I can’t remember the last time I bought a paper.

Long ago in a galaxy far, far away (high school) I used to buy 120 newspapers everyday. Of course, I delivered 119 of them to my neighbors (who paid me hansomely for them).

Today, I am hard-pressed to buy one in a blue moon, what with cable and the Internet.

I was a newpaper junkie. In 1988 I would buy the Boston Globe, the Herald, and the National (long-defunct sports daily, great paper) every day. I would probably still get the SF Chronicle if someone hadn’t started stealing my copy in the morning.

So, short answer, I don’t take the paper any more.

Oh yeah, definitely–

I used to get the Globe and Mail every day, and read the main section over breakfast/coffee. The ROB and the Entertainment section kept me occupied through lunch.

Now, I get most of my news online-- but mainly because my income has taken a hit, and a subscription seems extravagant when I get my news for free online.

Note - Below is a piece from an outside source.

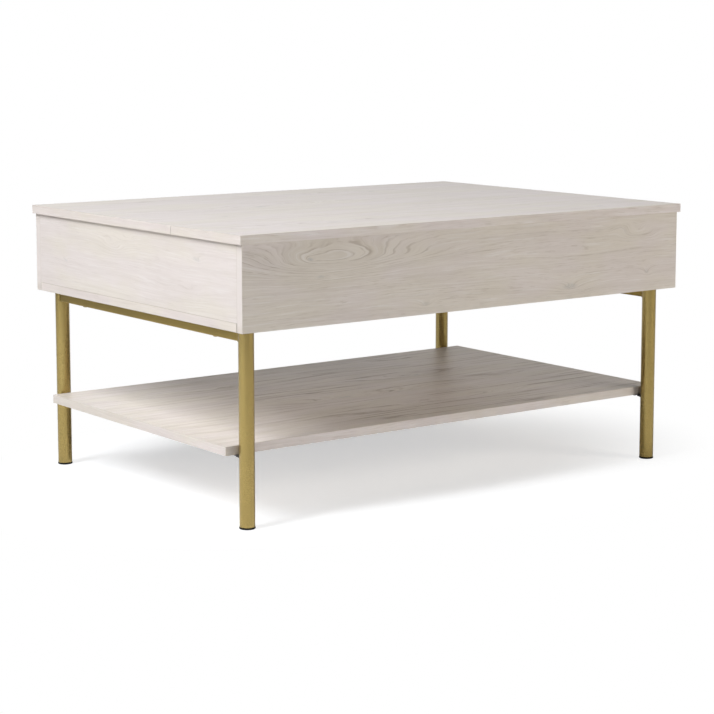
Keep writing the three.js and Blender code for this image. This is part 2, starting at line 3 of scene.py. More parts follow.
import bmesh
import bpy
import numpy as np
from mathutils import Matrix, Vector


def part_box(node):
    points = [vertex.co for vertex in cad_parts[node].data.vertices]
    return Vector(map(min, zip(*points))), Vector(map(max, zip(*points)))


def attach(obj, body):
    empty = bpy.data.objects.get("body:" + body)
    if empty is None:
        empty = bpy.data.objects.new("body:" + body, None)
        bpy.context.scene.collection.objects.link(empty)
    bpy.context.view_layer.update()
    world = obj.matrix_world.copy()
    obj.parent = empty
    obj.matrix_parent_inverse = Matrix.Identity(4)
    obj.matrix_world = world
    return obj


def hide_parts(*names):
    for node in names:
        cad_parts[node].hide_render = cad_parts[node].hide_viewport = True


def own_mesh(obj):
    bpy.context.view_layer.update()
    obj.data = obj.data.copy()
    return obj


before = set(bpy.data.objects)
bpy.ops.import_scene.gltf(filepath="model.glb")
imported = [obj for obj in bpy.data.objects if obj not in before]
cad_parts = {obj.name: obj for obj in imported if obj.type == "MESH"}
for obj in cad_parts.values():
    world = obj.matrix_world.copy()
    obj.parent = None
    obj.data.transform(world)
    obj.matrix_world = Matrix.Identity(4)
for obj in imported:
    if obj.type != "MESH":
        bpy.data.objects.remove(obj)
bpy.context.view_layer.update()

# A lift-top coffee table: a pale oak laminate case and top on brass-painted tube frames, with a low
# shelf between the legs and a pair of spring-helped lift mechanisms inside the case.
#
# Metres, +Z up, the table's length along X. The lifting top opens towards +Y.

MM = 0.001
X, Y, Z = 0, 1, 2
UP, DOWN = (0, 0, 1), (0, 0, -1)
SIDES = {"left": -1, "right": 1}
ENDS = {"back": -1, "front": 1}


def middle(node):
    low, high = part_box(node)
    return (low + high) / 2


def each(what, corners):
    """The names of the pieces of one kind, one at each (end, side)."""
    return [f"{what}_{end}_{side}" for end, side in corners]


def angles(start, stop, steps):
    """Angles in radians, from one number of degrees to another in so many steps."""
    return np.radians(np.linspace(start, stop, steps + 1))


# ---- Words for building node trees

MIX_ONE, MIX_OTHER, MIX_RESULT = 6, 7, 2  # the colour sockets of a Mix node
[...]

I still prefer to have the print edition in my hands and will usually pick it up at a box if I’m having breakfast out. I probably would do so even if I had a laptop w/ wireless internet with me.

Although i’ll usually end up looking at several sources online anyway, (if a story piques my interest,) and I have no complaints about the online edition of the Globe, as soon as my budget will allow it, I anticipate subscribing again. For some reason, although they’re available, it never feels “right” to read the fluffier bits of the Globe online. The back page, for instance, is a joy and delight to the muddy soul. Four days a week, it is occupied by a reader’s essay about the minutia of their daily life, a celebratory obituary/eulogy about a notable (but usually obscure) person, written by someone close to them, and jjoy of joys, Social Studies, a daily miscellany of information, by Michael Kesterson*.. I can’t bring myself to read any of these things online. They are meant to be read off of a medium which also absorbs the stray bits of creamed cheese which drop of your bagel. I’m not sure why, but I just don’t get the same satisfaction out of reading them online.

For a quick appraisal of the events of the last 24 hours, the online edition does fine-- but I never get to “pick the bones of it.” A quick skim and you’re done.

I’m sure I’m going to Green Hell, but I miss my print edition.

I stopped buying newspapers when I ran out of time in the morning to read 'em.